Künstlerisch meisterhaft und inhaltlich überzeugend interpretieren die international renommierten Solistinnen und Solisten ihre enorm komplexen Partien und Duette. Mit facettenreicher, strahlender Stimme gestaltet die griechische Sopranistin Fannie Antonelou besonders schön die sogenannte Echoarie in der vierten Kantate, wobei Kammerchorsopranistin Rabea Vockeroth filigran das Echo singt. Empfindungsreich intoniert die Mezzosopranistin Florence Awotula die Altpartien: Ihre klangschöne Stimme kommt in höheren Lagen besser zur Geltung als bei tieferen Tönen.

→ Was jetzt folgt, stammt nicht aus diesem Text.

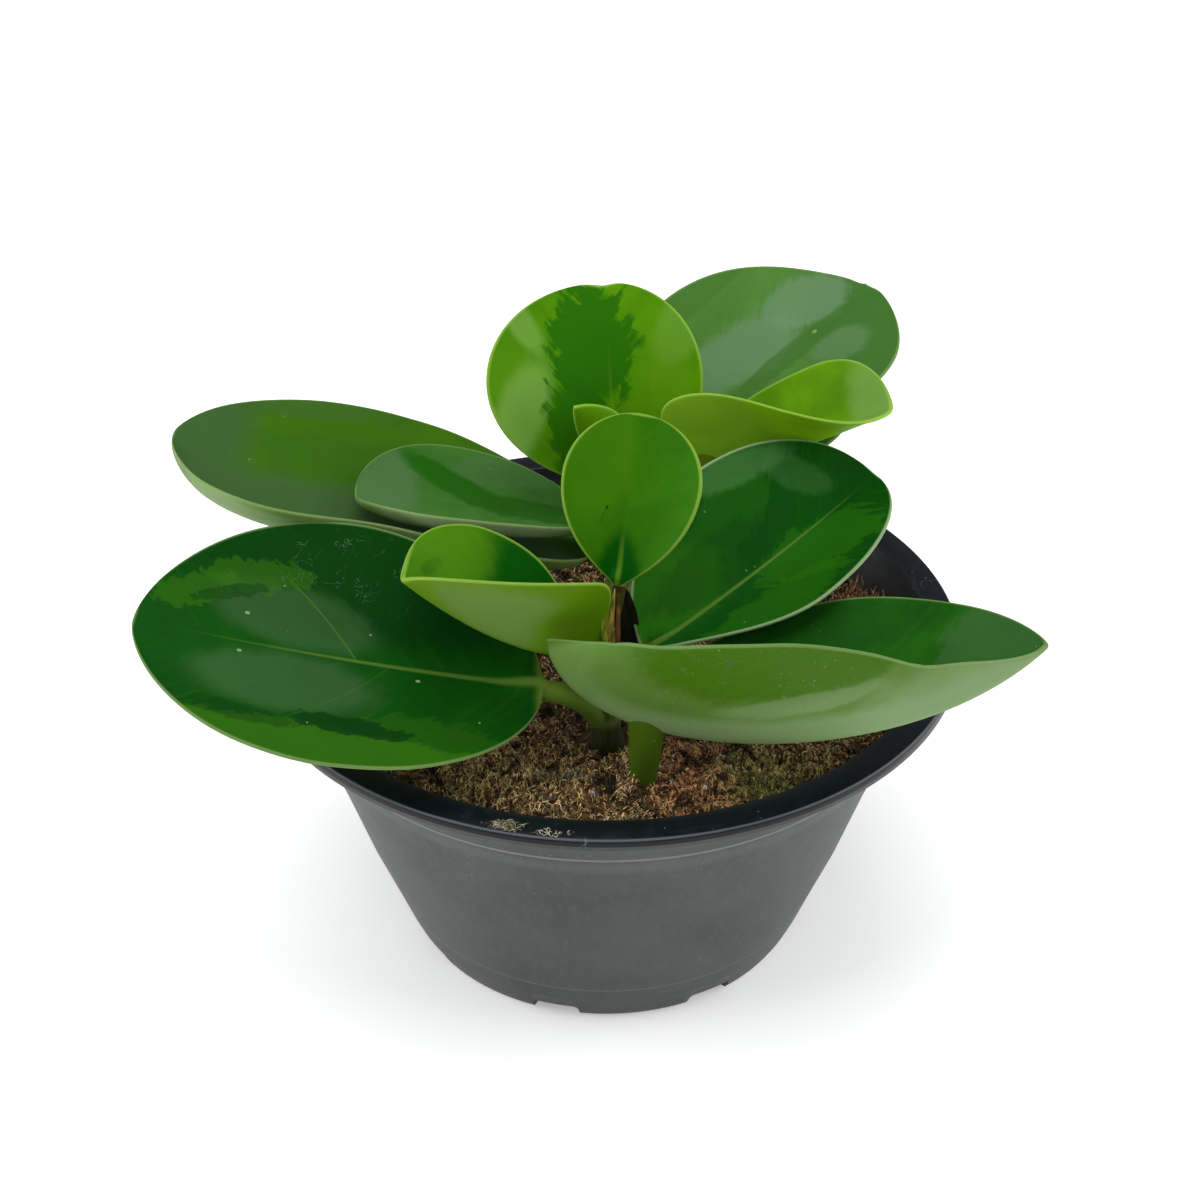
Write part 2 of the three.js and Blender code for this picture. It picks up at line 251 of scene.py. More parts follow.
# Point and direction of a bezier line at a share of its run
def bezier(points, share):
    line = [Vector(point) for point in points]
    while len(line) > 2:
        line = [a.lerp(b, share) for a, b in zip(line, line[1:])]
    return line[0].lerp(line[1], share), (line[1] - line[0]).normalized()


print("pot")
pot = {
    "wall": [(46.7, 0.8), (48.0, 3), (50.2, 8), (53.2, 16), (58.6, 30), (64.5, 48), (70.6, 65)],
    "collar": [(71.4, 65.6), (76.5, 78.7)], "thickness": 1.2, "foot": 44.6,
    "flange": [(81.7, 78.7), (81.7, 77.1), (82.5, 77.1), (82.5, 79.5), (82.0, 80), (75.3, 80)],
    "channel": [(22.7, 0), (24, 2.6), (37.9, 2.6), (39.2, 0)], "floor": 1.4,
    "floorSlope": 0.65, "floorRamp": 2.6, "turns": 160, "rounding": 0.28, "sharp": 24,
    "drains": 8, "firstDrain": -104, "holeRadius": 3.4, "holeRing": 31.6, "holeDepth": 14,
    "notch": (12, 11, 8.4), "notchRing": 48.1, "notchRounding": 1.2,
    # heights, or distances from the axis, over which one look turns into another
    "rimStart": (76.4, 77.2), "lipSide": (82.2, 82.35), "lipFoot": (78.2, 78.4),
    "lipTop": (79.5, 79.7), "rimHighlight": (81.9, 82.1), "innerStart": (64, 65),
    "innerWall": (0.389, 45.9),
    "rings": [  # height, half width, where it has faded, strength and colour
        (62.5, 0.4, 3, 0.2, "ring"), (66, 0.2, 0.5, 0.55, "light"),
        (12.4, 0.15, 0.5, 0.35, "ring"),
    ],
    "colours": {
        "body": (51, 53, 54), "cloud": (64, 66, 65), "streaks": (72, 74, 72), "dust": (92, 94, 89),
        "ring": (100, 102, 100), "light": (128, 129, 124), "foot": (40, 42, 43),
        # The light line along the rim's outer edge is a painted highlight.
        "rim": (5, 10, 19), "rimDust": (28, 37, 50), "rimHighlight": (82, 86, 96), "lip": (1, 1, 3),
        # inside is painted shade for the inner wall above the peat
        "inside": (18, 20, 23), "specks": (120, 122, 114), "scuffs": (120, 122, 120),
    },
}


def potProfile():
    outside = pot["wall"] + pot["collar"]
    inside = [(r - pot["thickness"], z) for r, z in reversed(outside[1:-1])]
    inner, outer = pot["channel"][1][0], pot["channel"][3][0]
    low, top = pot["floor"], pot["channel"][1][1] + pot["floor"]
    slope, ramp = pot["floorSlope"], pot["floorRamp"]
    floor = [(pot["foot"], low), (outer + slope, low), (outer - slope, top)]
    floor += [(inner - slope, top), (inner - ramp, low), (0, low)]
    return [(0, 0), *pot["channel"], (pot["foot"], 0), *outside, *pot["flange"], *inside, *floor]


def potMesh():
    bm = bmesh.new()
    corners = [bm.verts.new((r * mm, 0, z * mm)) for r, z in potProfile()]
    edges = [bm.edges.new(pair) for pair in zip(corners, corners[1:])]
    bmesh.ops.spin(
        bm, geom=corners + edges, axis=(0, 0, 1), angle=2 * pi, steps=pot["turns"],
        use_merge=True,
    )
    bmesh.ops.remove_doubles(bm, verts=bm.verts, dist=tiny)
    bmesh.ops.recalc_face_normals(bm, faces=bm.faces)
    sharp = radians(pot["sharp"])
    bent = [e for e in bm.edges if e.is_manifold and e.calc_face_angle() > sharp]
    bmesh.ops.bevel(
        bm, geom=bent, offset=pot["rounding"] * mm, segments=2, affect="EDGES", profile=0.5,
        material=-1, clamp_overlap=True,
    )
    return bm


def potCutters():
    bm = bmesh.new()
    for i in range(pot["drains"]):
        turn = radians(pot["firstDrain"] + 360 * i / pot["drains"])
        spot = Matrix.Rotation(turn, 4, "Z") @ Matrix.Translation((pot["notchRing"] * mm, 0, 0))
        size = Matrix.Diagonal([part * mm for part in pot["notch"]] + [1])
        made = bmesh.ops.create_cube(bm, size=1, matrix=spot @ size)
        above = [v for v in made["verts"] if v.co.z > 0]
        upper = [e for e in bm.edges if all(v in above for v in e.verts)]
        bmesh.ops.bevel(
            bm, geom=upper, offset=pot["notchRounding"] * mm, segments=3, affect="EDGES",
            profile=0.5, material=-1,
        )
        between = Matrix.Rotation(turn + pi / pot["drains"], 4, "Z")
        radius = pot["holeRadius"] * mm
        bmesh.ops.create_cone(
            bm, cap_ends=True, segments=28, radius1=radius, radius2=radius,
            depth=pot["holeDepth"] * mm,
            matrix=between @ Matrix.Translation((pot["holeRing"] * mm, 0, 0)),
        )
    return bm


def potFinish():
    material, shader, where = newFinish("potPlastic")
    look = tones(pot["colours"])
    height, spread = heightOf(where), lengthOf(stretched(where, 1, 1, 0))
    lipSide = ease(spread, *pot["lipSide"])
    onRim = ease(height, *pot["rimStart"]) * (1 - lipSide * fade(height, *pot["lipFoot"]))
    slope, start = pot["innerWall"]
    # painted shade: the inner wall above the peat is painted near black
    inside = ease(height, *pot["innerStart"]) * fade(spread - slope * height - start, -0.9, -0.5)
    cloudy = grain(where, 24, 3)
    dusty = grain(where, 4, 4, 0.65, 0.6)
    drawn = grain(stretched(where, 1, 1, 0.12), 1.6, 3)  # faint upright streaks from the mould
    fine = grain(where, 0.5, 2)
    body = mixed(ease(cloudy, 0.3, 0.7), look["body"], look["cloud"])
    body = mixed(ease(drawn, 0.45, 0.7) * 0.3, body, look["streaks"])
    body = mixed(ease(dusty, 0.56, 0.74) * 0.25, body, look["dust"])
    for middle, half, faded, strength, key in pot["rings"]:
        body = mixed(fade(abs(height - middle), half, faded) * strength, body, look[key])
    body = mixed(fade(height, 1, 7) * 0.3, body, look["foot"])
    rim = mixed(ease(dusty, 0.5, 0.7) * 0.3, look["rim"], look["rimDust"])
    # painted highlight along the rim's outer edge
    rim = mixed(ease(spread, *pot["rimHighlight"]) * 0.7, rim, look["rimHighlight"])
    # painted shadow: the flange's lip side is painted near black below its top edge
    rim = mixed(lipSide * fade(height, *pot["lipTop"]), rim, look["lip"])
    specks = fade(cells(where, 2.7), 0.06, 0.11) * ease(grain(where, 9), 0.5, 0.62)
    hairs = fade(abs(grain(where, 7, 1, 0.5, 0.8) - 0.5), 0.002, 0.006)
    scuffs = hairs * ease(grain(where, 13), 0.6, 0.66)
    colour = mixed(inside, mixed(onRim, body, rim), look["inside"])
    colour = mixed(specks * 0.5, colour, look["specks"])
    colour = mixed(scuffs * 0.3, colour, look["scuffs"])
    rough = 0.38 + 0.14 * dusty + 0.06 * cloudy - 0.14 * onRim
    bumps = fine * 0.3 + dusty * 0.5 + drawn * 0.2
    feed(shader, {
        "Base Color": colour, "Roughness": rough, "Normal": relief(bumps, 0.1, 0.5),
        "Specular IOR Level": 0.26,
    })
    return material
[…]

Besondere Anerkennung gebührt Tenor Stefan Frieß: Kurzfristig ersetzt er den erkrankten Robin Neck und obwohl er selbst erkrankt ist, bietet er die vielen Evangelistenpartien und die Tenorarien mit enorm komplexen Koloraturen souverän dar. Würdevoll und klangschön interpretiert Bariton Thomas Scharr die Basspartien. Anmutig wirkt die Interaktion mit den Chorsopranen bei „Er ist auf Erden kommen arm“ in der ersten Kantate. Harmonisch und stilvoll gestaltet Scharr die wunderbar melodiöse Duettarie „Herr, dein Mitleid“ mit Fannie Antonelou in der dritten Kantate sowie die Rezitative im Wechsel mit Chorälen der Sopranistin in der vierten Kantate.
Die ersten drei Kantaten gehören zusammen, die vierte stellt eine Meditation über das Christkind dar. Darin bereichern zwei Hörner das Orchester um eine warme, innige Klangfarbe. Um das aktive Zuhören und die Reflexion über den Inhalt des Weihnachtsoratoriums zu fördern, hat Kantor Gottfried Mayer als klanglichen Impuls aus der Gegenwart das von Arvo Pärt vertonte traditionelle irische Schutzgebet „Christ With Me“ (Christus ist mit mir) eingefügt, welches inhaltlich die vierte Kantate vorbereitet. Andächtig bringt der Kammerchor a cappella die meditativen, minimalistisch kurzen Rufe zum Ausdruck. Lange Tonbögen der Sopransängerinnen überspannen Akkorde in moderner Klangsprache und der Chorgesang steigert sich zum Ende hin zu einem monumentalen Wohlklang. Die Zuhörerinnen und Zuhörer singen die bekannten Weihnachtschoräle mit und feiern enthusiastisch die grandiose Aufführung. Auch die Akteure sind glücklich und zufrieden: „Es hat alles gepasst“, findet eine Chorsängerin. Gottfried Mayer strahlt vor Freude darüber, dass das gesamte Klangkunstwerk so gut gelungen ist, wozu alle Beteiligten beigetragen haben. Dem großen Engagement des Kantors ist es zu verdanken, dass die Chöre die sehr anspruchsvolle Stimmführung souverän beherrschen, die Texte differenziert und gut verständlich artikulieren und die Chorsätze in den richtigen Tempi und präzise abgestimmt vortragen. So kommt das barocke Klangbild transparent, homogen und in voller Schönheit zur Entfaltung. Die Aufführung des Weihnachtsoratoriums, das die Geburt Jesu Christi als Retter und Erlöser der Menschheit in majestätischer Klangfülle verkündet, kann als ein Zeichen der Hoffnung verstanden werden.
Die Sehnsucht nach Frieden ist aktueller denn je: Die Musik von Bach und Pärt vermittelt den Zuhörerinnen und Zuhörern, bei Gott geborgen zu sein, um ein ermutigendes Ja zu bekommen für das Leben in dieser Welt, obwohl diese von Krisen und Kriegen erschüttert wird.